Namespaces are a method provided by Linux to separate resources such as process trees, network interfaces, mount points, and inter-process communication. This is the core technology for achieving process isolation. By configuring different namespaces, we can set which resources should be isolated from the host machine when creating new processes.

docker run or docker start not only sets process-related namespaces but also configures user, network, IPC, and UTS related namespaces. Through namespaces, successful isolation from the host machine’s processes and network is achieved.

This solves process, network, and filesystem isolation.

Network

Every container started with docker run actually has its own separate network namespace. Docker provides us with four different network modes: Host, Container, None, and Bridge mode. Docker also assigns IP addresses to all containers. When the Docker server starts on the host, it creates a new virtual bridge docker0, and subsequently all services launched on that host connect to this bridge by default.

By default, every container creates a pair of virtual network cards upon creation. The two virtual network cards form a data channel, with one placed in the created container and the other added to the docker0 bridge.

When a Docker container needs to expose services to the host machine, an IP address is assigned to the container, and a new rule is appended to iptables. The iptables NAT PREROUTING redirects the IP address.

libnetwork

It provides an implementation for connecting different containers, and also offers a container network model that gives applications a consistent programming interface and network layer abstraction.

Mount Points

Solves file directory access problems. To create isolated mount point namespaces in new processes, CLONE_NEWNS must be passed into the clone function. This way, the child process gets a copy of the parent process’s mount points.
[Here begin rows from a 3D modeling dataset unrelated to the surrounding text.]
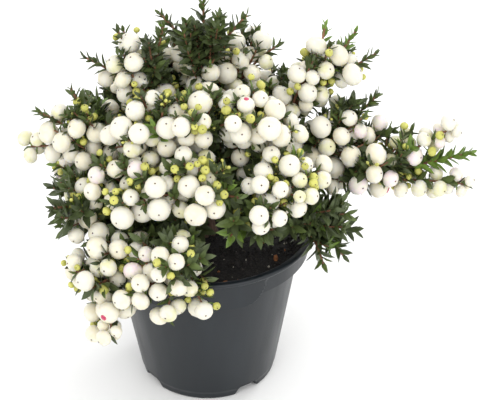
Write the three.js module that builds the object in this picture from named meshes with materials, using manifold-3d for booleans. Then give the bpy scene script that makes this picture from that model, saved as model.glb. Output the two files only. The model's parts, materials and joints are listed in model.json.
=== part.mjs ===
// Potted prickly heath: a small evergreen shrub with white berries, in a 13 cm grower's pot.
// Millimetres, +Z up. The origin is the middle of the pot's flat underside and -Y is the front.
import * as THREE from 'three';
import { mergeVertices } from 'three/addons/utils/BufferGeometryUtils.js';
import Module from 'manifold-3d';

const wasm = await Module();
wasm.setup();

// Pot
const RIM_RADIUS = 65;
const RIM_TOP = 101;
const LIP_HEIGHT = 3;
const LIP_OVERHANG = 2.5;
const WALL = 1.5;
const BAND_HEIGHT = 14.5;
const BAND_DRAFT = 1;
const SHOULDER_RADIUS = 56;
const FOOT_RADIUS = 41.7;
const FOOT_BEVEL = 0.8;
const POT_SIDES = 32;
const PANEL_DROP = 4.5;
const PANEL_PROUD = 0.6;
const PANEL_FROM = 215;
const PANEL_TO = 305;
const PANEL_STEPS = 10;
const NOTCH_TURNS = [36, 126, 216, 306];
const NOTCH_WIDTH = 10;
const NOTCH_DEPTH = 6;
const NOTCH_HEIGHT = 5.5;
const DRAIN_RADIUS = 2.5;
const DRAIN_SIDES = 8;

// Soil
const SOIL_TOP = 94.5;
const SOIL_CROWN = 1.2;
const SOIL_RINGS = 2;
const SOIL_SIDES = POT_SIDES / 2;

// Clearances between neighbouring solids
const GAP = 0.3;
const SPACE_MARGIN = 1.2;
const LIMB_MARGIN = 0.45;
const POT_MARGIN = 1.5;

// Limbs
const TRUNK_TOP = 152;
const TRUNK_SIDES = 9;
const TRUNK_BASE = 4.2;
const TRUNK_TIP = 2.4;
const TRUNK_RINGS = [0, 0.04, 0.1, 0.22, 0.6, 1];
const TRUNK_LEAN = 1.1;
const FLARE = 4.3;
const FLARE_FADE = 14;
const FLARE_LOBES = 3;
const LOBE_DEPTH = 0.15;
const BOUGH_ORIGIN = 2;
const BOUGH_SHARE = 0.4;
const BOUGH_RADII = [1.7, 1.5, 1.35, 1.2];
const BOUGH_SIDES = 5;

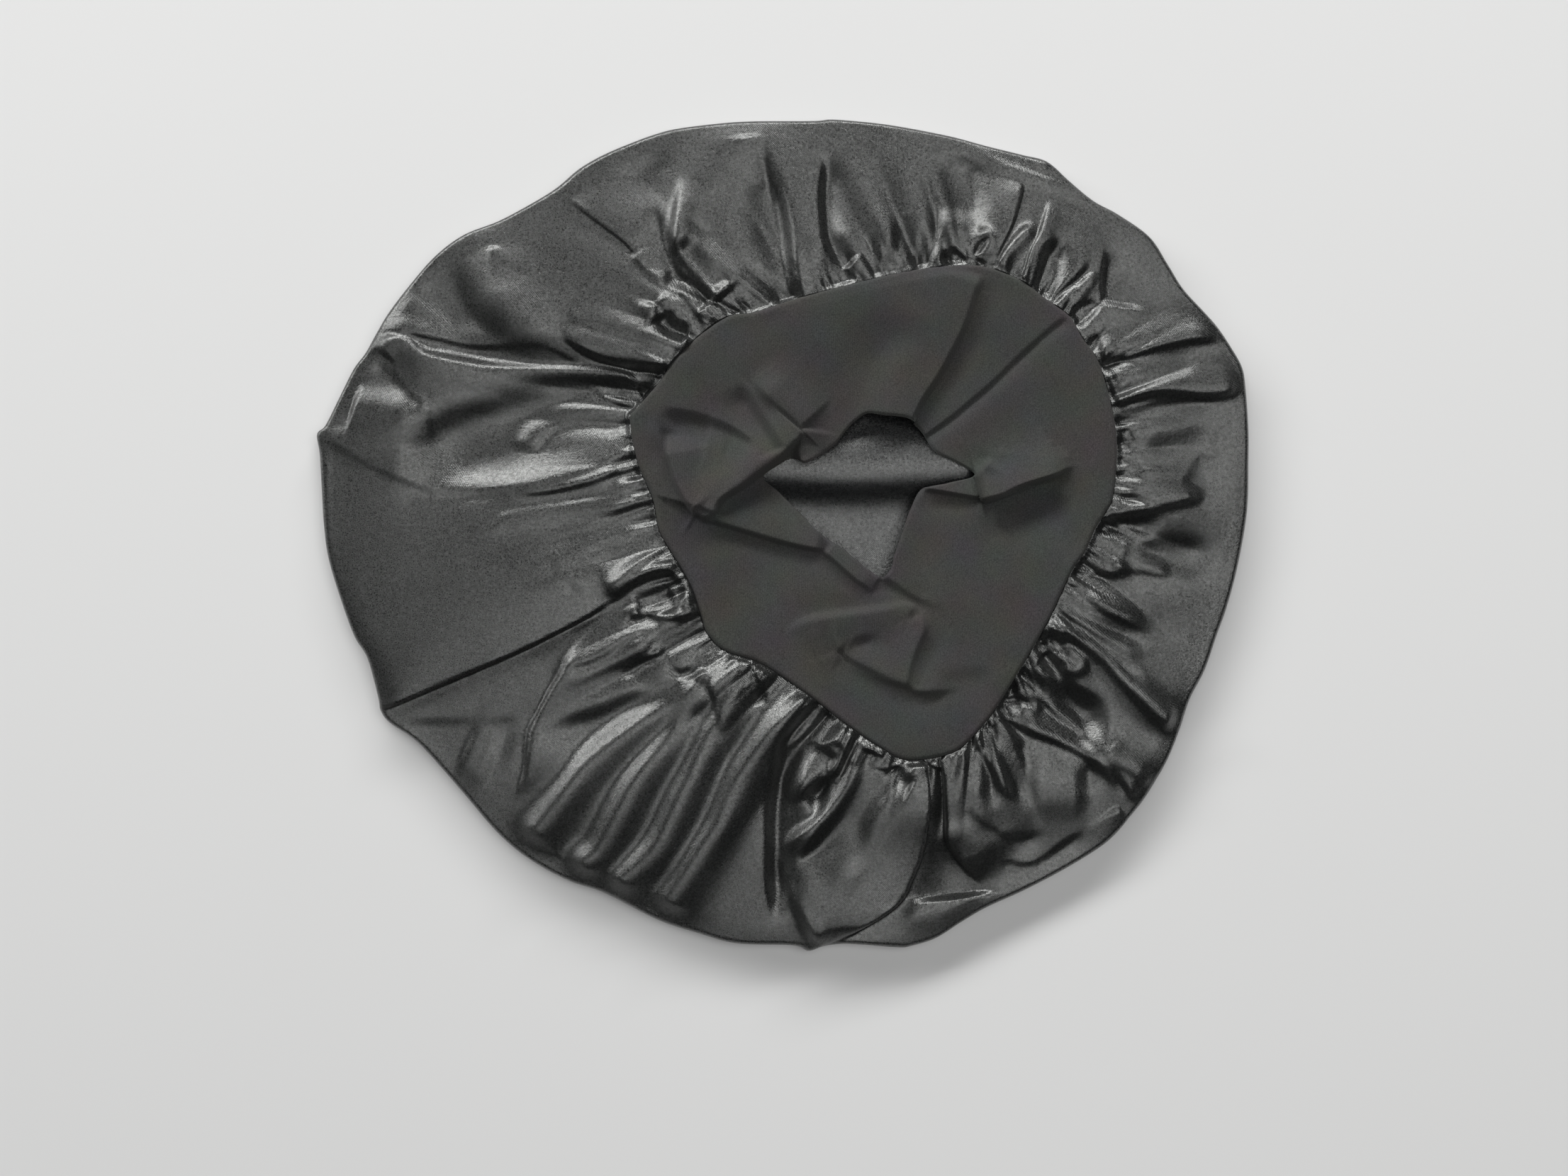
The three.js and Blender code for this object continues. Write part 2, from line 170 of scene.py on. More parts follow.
SEAM_PX = [
    (1571, 648), (1565, 703), (1555, 724), (1540, 749), (1526, 780), (1510, 802), (1495, 833), (1477, 872),
    (1459, 904), (1437, 941), (1410, 985), (1385, 1020), (1350, 1055), (1312, 1067), (1273, 1069), (1240, 1052),
    (1197, 1023), (1148, 985), (1100, 951), (1067, 932), (1023, 917), (999, 893), (990, 869), (975, 826),
    (951, 783), (932, 749), (923, 706), (903, 658), (894, 619), (891, 590), (898, 581), (932, 542), (951, 513),
    (990, 475), (1028, 450), (1066, 444), (1124, 425), (1200, 405), (1250, 393), (1303, 383), (1345, 379),
    (1389, 381), (1437, 400), (1471, 425), (1504, 449), (1523, 480), (1543, 509), (1557, 549), (1569, 605),
]
MOUTH_PX = [
    (1374, 671), (1336, 682), (1300, 690), (1283, 720), (1273, 749), (1261, 783), (1256, 802), (1242, 814),
    (1216, 797), (1187, 773), (1158, 754), (1129, 725), (1100, 696), (1076, 672), (1100, 655), (1120, 648),
    (1136, 655), (1158, 643), (1177, 629), (1192, 610), (1206, 595), (1223, 585), (1245, 588), (1278, 593),
    (1300, 612), (1317, 638), (1346, 653),
]
CLOSING_SEAM_PX = [(1501, 450), (1475, 470), (1437, 504), (1398, 542), (1370, 566), (1341, 590), (1302, 617)]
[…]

Without this parameter, the child process’s read and write operations on the filesystem would synchronize back to the parent process and the entire host filesystem.

If a container needs to start, it must provide a root filesystem (rootfs). The container needs to use this filesystem to create a new process, and all binary execution must occur within this root filesystem.

To ensure that the current container process cannot access other directories on the host machine, we also need to change the root node of the file directories accessible to the process using the pivot_root or chroot functions provided by libcontainer.

CGroups

Used to solve physical resource isolation problems. Linux CGroups can allocate resources to a group of processes, which are the CPU, memory, network bandwidth, and other resources mentioned above.

Hierarchical structure, using VFS abstract interfaces replaced with specific implementations.

In CGroups, all tasks are system processes, and CGroups are groups of processes divided according to certain criteria. In this mechanism, all resource control is implemented at the CGroup unit level. Each process can join a CGroup or exit a CGroup at any time.

There are multiple methods to add processes to CGroup child nodes; you can directly write the pid to the task file under the child node.

UnionFS

Solves the image packaging problem. Docker images are essentially compressed packages, Docker images are files.

Every image in Docker consists of a series of read-only layers. Each command in a Dockerfile creates a new layer on top of existing read-only layers.

Difference between containers and images: All images are read-only, while each container equals an image plus a writable layer. That is, the same image can correspond to multiple containers.